After Poland was invaded by the Germans, Mr. Fibich and his parents were sent to the Warsaw Ghetto. In 1940, Mr. Fibich escaped and traveled to Soviet-controlled Bialystok. It was there he reconnected with Judith Berg who was working in a Yiddish revue.  They toured with the troupe and were married before returning to Poland when the war was over. His parents died in the Holocaust.

Once back in Poland, Fibich and Berg developed a dance program for orphaned children, before fleeing again — this time to Paris in 1949 when the Communists took over Poland.  A year later they came to America where they toured, taught and choreographed, becoming an important part of Yiddish Theater in the U.S. over the next several decades.

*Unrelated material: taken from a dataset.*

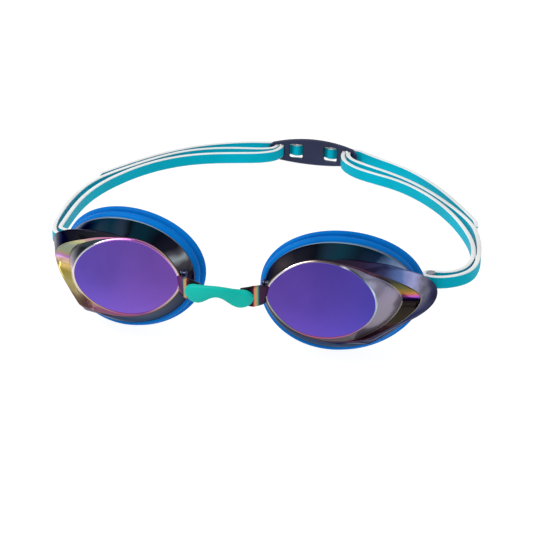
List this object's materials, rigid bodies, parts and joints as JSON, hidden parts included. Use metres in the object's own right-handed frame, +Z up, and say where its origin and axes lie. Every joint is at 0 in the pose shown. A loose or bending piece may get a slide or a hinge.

In Daniel Lewis’ book  A Life in Choreography and the Art of Dance, Danny describes working with Felix beginning when he was in High School in 1961.  He continued working for him until 1967, both in the actual Yiddish Theater on the Lower East Side and also in classical concert performances as part of the Fibich Dance Company.  Danny relates how Felix always went to the High School of Performing Arts and Juilliard to find and recruit dancers.  Danny goes on to say that Fibich had a huge effect on many young dancers and actors, giving them employment and a salary in the early part of their careers.

It is indeed fun to see how one thing can lead to another.  An email letting me know that the National Dance Education Association was doing a panel discussion on Jewish contributions to dance in the United States led me to hear Danny Lewis speak about Felix Fibich.  Not only did it bring back recollections of time spent in a Children’s Theatre production but it led me to do research about him.  I have a lot of respect for how Fibich conducted his life, and he is now a role model for me, reminding me of all the possibilities in the coming years! Thank you, Danny, for your presentation and your book, and thank you Felix Fibich for your passion and determination!

Felix Fibich being lifted by a football player in the Commercial he made for the Super Bowl!